=== Exercise requirements ===
Using the records that appear below, write out exactly the lines from the one with "cad_parts[node].hide_render = cad_parts[node].hide_viewport" through the one with "return unit(direction - normal", keeping both end lines.

=== Extracted entries ===
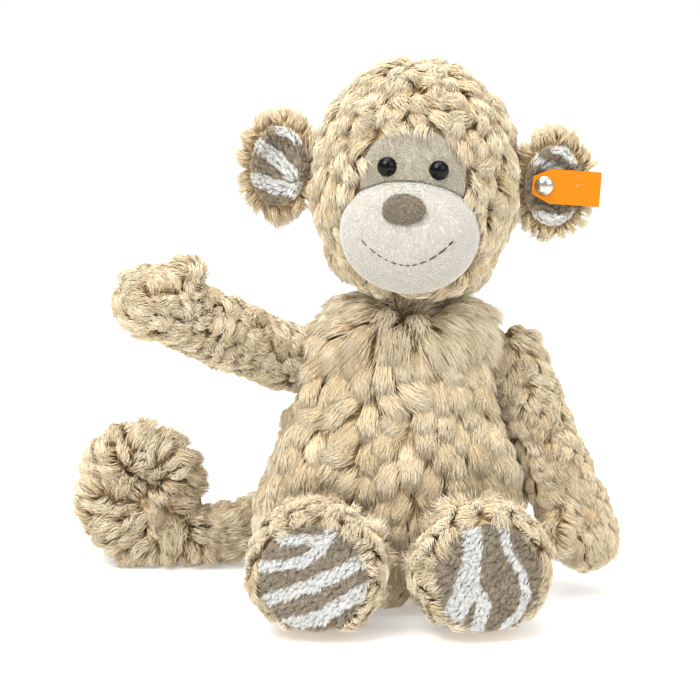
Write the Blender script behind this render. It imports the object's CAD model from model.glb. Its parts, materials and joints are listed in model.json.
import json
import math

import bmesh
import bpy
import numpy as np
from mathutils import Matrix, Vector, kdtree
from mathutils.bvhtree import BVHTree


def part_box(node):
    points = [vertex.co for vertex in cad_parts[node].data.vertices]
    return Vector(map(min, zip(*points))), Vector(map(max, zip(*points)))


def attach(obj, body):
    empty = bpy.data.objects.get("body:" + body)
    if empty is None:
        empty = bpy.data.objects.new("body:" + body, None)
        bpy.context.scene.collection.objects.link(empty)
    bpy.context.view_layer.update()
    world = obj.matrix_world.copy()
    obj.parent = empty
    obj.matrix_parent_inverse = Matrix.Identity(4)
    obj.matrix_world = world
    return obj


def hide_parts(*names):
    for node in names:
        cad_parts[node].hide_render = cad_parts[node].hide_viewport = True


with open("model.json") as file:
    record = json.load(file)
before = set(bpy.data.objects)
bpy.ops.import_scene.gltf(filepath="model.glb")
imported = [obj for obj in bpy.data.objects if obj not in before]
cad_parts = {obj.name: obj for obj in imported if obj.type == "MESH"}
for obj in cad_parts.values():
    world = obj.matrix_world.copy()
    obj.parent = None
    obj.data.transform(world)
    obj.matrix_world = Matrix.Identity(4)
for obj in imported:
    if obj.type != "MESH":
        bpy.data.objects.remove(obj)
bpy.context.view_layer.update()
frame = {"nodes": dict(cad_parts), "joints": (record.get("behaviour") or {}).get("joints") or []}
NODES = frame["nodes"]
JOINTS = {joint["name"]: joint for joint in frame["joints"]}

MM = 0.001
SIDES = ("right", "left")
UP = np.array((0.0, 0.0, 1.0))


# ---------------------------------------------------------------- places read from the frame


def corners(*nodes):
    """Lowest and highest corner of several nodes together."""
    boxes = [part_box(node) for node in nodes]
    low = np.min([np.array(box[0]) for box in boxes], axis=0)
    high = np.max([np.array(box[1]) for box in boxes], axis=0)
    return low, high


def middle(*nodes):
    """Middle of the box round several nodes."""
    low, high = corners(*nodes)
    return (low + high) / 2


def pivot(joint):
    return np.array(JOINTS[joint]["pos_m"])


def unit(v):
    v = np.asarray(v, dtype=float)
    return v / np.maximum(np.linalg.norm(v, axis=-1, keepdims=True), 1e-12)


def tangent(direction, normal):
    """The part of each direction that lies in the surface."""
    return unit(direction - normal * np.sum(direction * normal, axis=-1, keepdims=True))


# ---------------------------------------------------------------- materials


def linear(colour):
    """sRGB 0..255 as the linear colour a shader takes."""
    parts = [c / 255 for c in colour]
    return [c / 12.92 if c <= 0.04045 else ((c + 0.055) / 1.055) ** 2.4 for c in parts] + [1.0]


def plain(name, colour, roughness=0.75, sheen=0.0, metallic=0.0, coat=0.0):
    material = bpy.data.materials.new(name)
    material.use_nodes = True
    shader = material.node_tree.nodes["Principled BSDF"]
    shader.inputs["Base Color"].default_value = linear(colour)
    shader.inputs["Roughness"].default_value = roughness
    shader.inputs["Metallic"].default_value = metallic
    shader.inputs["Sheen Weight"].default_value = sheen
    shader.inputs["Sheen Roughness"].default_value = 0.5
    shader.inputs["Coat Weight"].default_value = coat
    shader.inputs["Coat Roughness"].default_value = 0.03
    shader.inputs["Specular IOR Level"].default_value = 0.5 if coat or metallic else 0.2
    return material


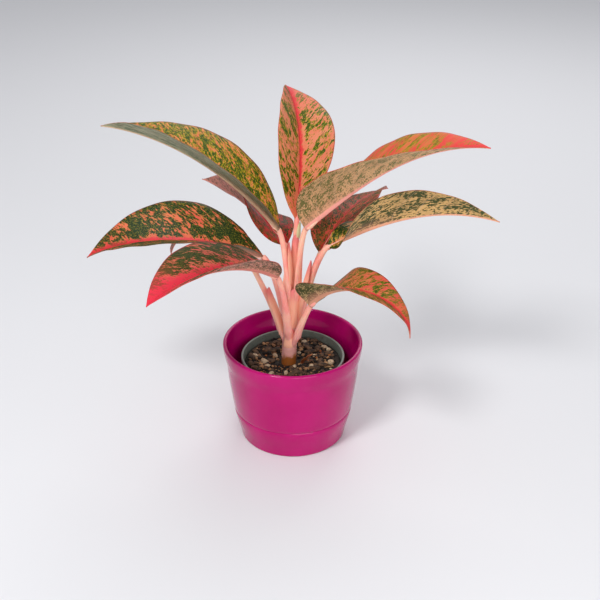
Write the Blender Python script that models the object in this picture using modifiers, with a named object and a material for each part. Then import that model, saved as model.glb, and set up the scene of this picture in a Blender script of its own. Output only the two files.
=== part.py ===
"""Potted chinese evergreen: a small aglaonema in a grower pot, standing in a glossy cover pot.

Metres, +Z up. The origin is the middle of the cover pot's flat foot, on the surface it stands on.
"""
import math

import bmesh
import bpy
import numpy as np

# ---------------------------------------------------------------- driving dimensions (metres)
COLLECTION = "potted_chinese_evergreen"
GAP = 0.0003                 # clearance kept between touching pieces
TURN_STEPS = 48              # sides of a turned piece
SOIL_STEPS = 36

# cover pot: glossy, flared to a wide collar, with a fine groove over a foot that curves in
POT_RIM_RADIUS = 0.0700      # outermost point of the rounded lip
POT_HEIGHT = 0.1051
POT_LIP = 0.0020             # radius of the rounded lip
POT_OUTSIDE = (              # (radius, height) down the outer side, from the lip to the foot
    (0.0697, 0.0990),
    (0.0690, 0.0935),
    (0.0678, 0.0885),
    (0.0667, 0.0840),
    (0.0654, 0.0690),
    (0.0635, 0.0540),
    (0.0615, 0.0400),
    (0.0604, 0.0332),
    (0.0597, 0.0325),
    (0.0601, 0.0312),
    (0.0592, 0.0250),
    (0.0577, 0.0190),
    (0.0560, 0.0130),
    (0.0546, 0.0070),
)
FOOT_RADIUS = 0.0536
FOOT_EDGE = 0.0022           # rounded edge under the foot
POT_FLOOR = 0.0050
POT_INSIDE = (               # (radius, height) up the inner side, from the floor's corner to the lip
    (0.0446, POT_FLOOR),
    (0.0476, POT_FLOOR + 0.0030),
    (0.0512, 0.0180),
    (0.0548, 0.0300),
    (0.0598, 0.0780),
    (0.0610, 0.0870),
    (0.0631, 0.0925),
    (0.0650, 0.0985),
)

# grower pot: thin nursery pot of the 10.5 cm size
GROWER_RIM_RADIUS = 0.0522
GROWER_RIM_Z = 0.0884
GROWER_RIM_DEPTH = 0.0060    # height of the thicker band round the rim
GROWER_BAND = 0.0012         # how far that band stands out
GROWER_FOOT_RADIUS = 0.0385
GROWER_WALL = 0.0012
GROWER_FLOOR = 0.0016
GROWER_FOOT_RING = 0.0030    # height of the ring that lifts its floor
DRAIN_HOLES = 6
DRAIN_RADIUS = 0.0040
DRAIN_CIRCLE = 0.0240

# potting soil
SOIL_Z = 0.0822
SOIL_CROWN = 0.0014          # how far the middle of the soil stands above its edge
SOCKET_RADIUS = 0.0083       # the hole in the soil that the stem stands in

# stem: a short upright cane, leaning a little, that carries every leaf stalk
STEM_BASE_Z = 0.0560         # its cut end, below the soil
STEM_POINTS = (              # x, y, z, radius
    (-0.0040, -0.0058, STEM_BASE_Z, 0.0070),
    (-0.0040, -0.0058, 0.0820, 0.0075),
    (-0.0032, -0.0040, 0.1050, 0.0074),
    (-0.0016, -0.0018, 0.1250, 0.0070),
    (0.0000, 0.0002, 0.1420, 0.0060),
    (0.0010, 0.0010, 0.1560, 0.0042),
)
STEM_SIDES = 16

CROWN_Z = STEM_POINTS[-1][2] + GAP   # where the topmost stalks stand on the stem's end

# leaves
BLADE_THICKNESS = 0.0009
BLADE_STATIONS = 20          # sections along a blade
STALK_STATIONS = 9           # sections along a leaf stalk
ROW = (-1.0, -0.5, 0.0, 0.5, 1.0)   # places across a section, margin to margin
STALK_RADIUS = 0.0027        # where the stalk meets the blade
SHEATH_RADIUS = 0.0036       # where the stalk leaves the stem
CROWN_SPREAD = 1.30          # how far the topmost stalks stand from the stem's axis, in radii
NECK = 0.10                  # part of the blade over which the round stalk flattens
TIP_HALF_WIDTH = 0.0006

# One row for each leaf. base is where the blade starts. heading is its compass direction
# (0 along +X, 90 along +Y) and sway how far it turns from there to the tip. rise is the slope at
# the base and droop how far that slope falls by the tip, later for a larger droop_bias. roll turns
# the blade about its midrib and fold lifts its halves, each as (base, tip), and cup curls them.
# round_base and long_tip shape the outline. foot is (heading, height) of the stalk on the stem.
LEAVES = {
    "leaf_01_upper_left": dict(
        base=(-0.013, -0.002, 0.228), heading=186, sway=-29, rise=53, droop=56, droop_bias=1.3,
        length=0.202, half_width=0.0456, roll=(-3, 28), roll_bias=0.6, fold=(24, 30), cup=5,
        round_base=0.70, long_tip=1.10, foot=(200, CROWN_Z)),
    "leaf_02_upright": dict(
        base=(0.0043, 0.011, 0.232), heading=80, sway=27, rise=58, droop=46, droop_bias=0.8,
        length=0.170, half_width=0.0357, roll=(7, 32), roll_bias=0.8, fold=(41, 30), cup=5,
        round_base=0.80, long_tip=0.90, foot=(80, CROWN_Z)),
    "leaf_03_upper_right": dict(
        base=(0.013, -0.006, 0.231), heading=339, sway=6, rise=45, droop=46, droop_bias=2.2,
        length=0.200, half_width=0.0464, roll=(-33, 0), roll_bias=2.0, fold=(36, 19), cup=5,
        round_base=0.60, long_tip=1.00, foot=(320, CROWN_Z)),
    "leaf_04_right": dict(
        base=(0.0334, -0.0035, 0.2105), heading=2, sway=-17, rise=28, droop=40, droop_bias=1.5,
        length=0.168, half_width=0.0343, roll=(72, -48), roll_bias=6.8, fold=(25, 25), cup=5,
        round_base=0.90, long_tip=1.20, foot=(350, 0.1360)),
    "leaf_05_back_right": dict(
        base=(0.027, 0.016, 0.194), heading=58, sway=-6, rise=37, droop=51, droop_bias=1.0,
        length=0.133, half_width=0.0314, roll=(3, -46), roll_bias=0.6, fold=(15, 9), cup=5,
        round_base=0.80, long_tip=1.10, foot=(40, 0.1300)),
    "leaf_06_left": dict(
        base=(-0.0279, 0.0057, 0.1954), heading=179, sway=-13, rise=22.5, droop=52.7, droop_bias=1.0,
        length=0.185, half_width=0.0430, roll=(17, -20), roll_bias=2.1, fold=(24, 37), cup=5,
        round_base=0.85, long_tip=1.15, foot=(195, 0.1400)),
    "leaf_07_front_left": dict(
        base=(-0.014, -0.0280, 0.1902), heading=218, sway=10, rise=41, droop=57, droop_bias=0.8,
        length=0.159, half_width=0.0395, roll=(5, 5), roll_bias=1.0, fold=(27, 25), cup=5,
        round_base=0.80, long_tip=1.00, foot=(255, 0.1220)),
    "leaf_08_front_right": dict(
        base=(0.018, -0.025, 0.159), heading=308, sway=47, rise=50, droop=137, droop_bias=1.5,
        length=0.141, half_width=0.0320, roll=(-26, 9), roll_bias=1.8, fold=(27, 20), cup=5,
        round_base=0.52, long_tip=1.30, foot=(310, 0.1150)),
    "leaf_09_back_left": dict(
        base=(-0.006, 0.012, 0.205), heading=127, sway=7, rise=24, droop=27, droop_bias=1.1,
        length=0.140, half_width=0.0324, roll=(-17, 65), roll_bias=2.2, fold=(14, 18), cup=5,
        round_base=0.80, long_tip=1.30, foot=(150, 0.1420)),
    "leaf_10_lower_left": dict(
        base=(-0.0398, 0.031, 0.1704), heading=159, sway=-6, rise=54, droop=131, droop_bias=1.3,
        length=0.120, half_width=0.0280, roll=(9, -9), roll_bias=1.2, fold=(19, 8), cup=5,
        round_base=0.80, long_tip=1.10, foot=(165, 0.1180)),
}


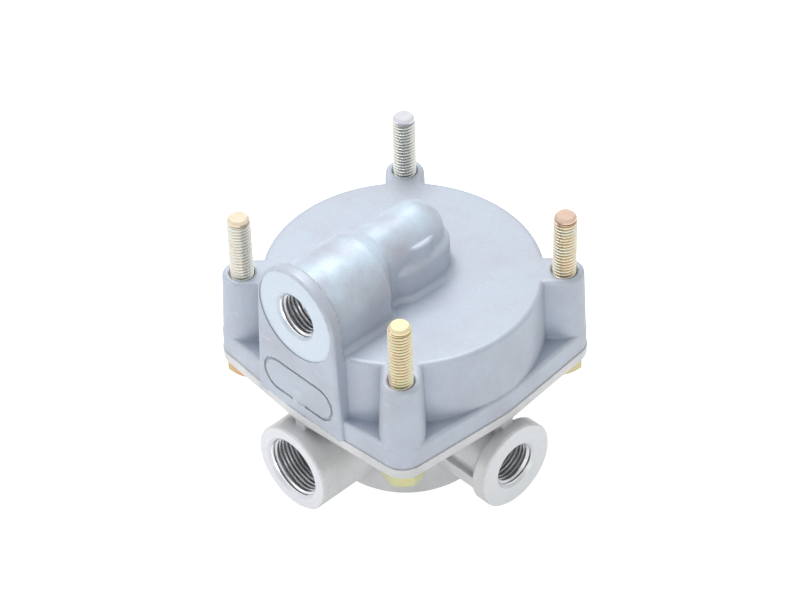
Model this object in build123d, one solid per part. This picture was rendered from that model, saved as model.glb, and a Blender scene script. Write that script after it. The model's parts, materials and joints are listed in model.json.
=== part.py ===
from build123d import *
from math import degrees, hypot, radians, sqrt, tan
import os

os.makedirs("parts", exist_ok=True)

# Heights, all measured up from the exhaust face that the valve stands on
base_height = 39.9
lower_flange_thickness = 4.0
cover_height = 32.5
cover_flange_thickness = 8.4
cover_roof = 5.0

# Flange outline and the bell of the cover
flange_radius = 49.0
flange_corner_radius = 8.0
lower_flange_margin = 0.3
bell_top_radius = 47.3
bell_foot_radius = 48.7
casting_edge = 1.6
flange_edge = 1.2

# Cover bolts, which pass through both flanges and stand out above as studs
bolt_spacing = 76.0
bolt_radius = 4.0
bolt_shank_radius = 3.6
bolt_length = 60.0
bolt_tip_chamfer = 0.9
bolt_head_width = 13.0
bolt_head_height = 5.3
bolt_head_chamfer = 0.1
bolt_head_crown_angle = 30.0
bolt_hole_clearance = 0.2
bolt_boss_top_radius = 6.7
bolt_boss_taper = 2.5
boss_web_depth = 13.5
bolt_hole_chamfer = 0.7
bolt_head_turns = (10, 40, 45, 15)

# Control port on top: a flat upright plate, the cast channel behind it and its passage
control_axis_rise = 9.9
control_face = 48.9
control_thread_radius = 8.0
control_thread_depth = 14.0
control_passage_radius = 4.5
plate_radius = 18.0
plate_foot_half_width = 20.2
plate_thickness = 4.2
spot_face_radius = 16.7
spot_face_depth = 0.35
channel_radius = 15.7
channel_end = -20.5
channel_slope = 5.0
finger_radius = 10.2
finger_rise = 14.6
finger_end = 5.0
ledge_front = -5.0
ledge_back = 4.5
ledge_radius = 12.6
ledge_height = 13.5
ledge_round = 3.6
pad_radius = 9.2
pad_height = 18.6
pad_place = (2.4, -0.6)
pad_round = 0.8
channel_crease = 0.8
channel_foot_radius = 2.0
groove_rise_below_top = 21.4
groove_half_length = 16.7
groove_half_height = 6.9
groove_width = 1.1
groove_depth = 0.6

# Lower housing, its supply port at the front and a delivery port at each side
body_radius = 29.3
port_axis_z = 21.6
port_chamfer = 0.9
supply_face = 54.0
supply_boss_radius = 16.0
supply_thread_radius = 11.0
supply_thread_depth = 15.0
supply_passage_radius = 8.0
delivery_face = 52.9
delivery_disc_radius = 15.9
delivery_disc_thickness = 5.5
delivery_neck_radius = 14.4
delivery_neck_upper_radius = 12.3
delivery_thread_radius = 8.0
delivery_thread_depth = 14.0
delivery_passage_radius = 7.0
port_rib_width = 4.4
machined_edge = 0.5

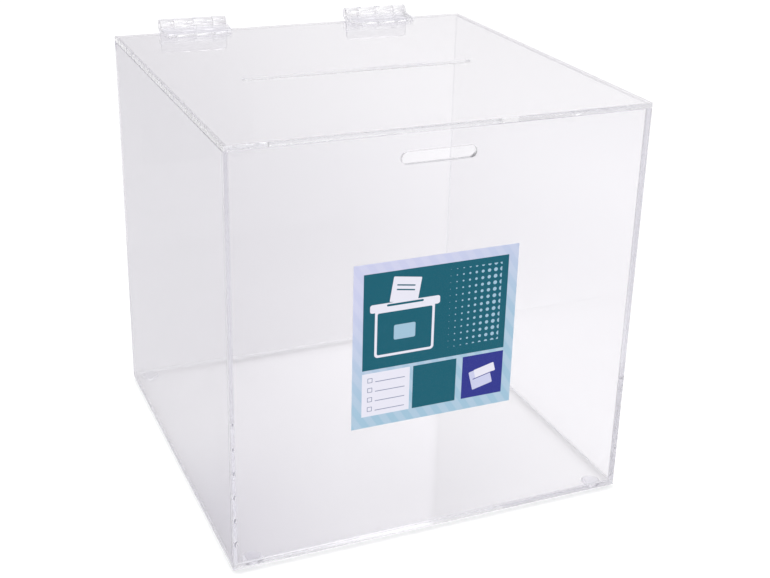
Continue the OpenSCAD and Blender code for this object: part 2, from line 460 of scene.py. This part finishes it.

=== Result of the exercise ===
        cad_parts[node].hide_render = cad_parts[node].hide_viewport = True


with open("model.json") as file:
    record = json.load(file)
before = set(bpy.data.objects)
bpy.ops.import_scene.gltf(filepath="model.glb")
imported = [obj for obj in bpy.data.objects if obj not in before]
cad_parts = {obj.name: obj for obj in imported if obj.type == "MESH"}
for obj in cad_parts.values():
    world = obj.matrix_world.copy()
    obj.parent = None
    obj.data.transform(world)
    obj.matrix_world = Matrix.Identity(4)
for obj in imported:
    if obj.type != "MESH":
        bpy.data.objects.remove(obj)
bpy.context.view_layer.update()
frame = {"nodes": dict(cad_parts), "joints": (record.get("behaviour") or {}).get("joints") or []}
NODES = frame["nodes"]
JOINTS = {joint["name"]: joint for joint in frame["joints"]}

MM = 0.001
SIDES = ("right", "left")
UP = np.array((0.0, 0.0, 1.0))


# ---------------------------------------------------------------- places read from the frame


def corners(*nodes):
    """Lowest and highest corner of several nodes together."""
    boxes = [part_box(node) for node in nodes]
    low = np.min([np.array(box[0]) for box in boxes], axis=0)
    high = np.max([np.array(box[1]) for box in boxes], axis=0)
    return low, high


def middle(*nodes):
    """Middle of the box round several nodes."""
    low, high = corners(*nodes)
    return (low + high) / 2


def pivot(joint):
    return np.array(JOINTS[joint]["pos_m"])


def unit(v):
    v = np.asarray(v, dtype=float)
    return v / np.maximum(np.linalg.norm(v, axis=-1, keepdims=True), 1e-12)


def tangent(direction, normal):
    """The part of each direction that lies in the surface."""
    return unit(direction - normal * np.sum(direction * normal, axis=-1, keepdims=True))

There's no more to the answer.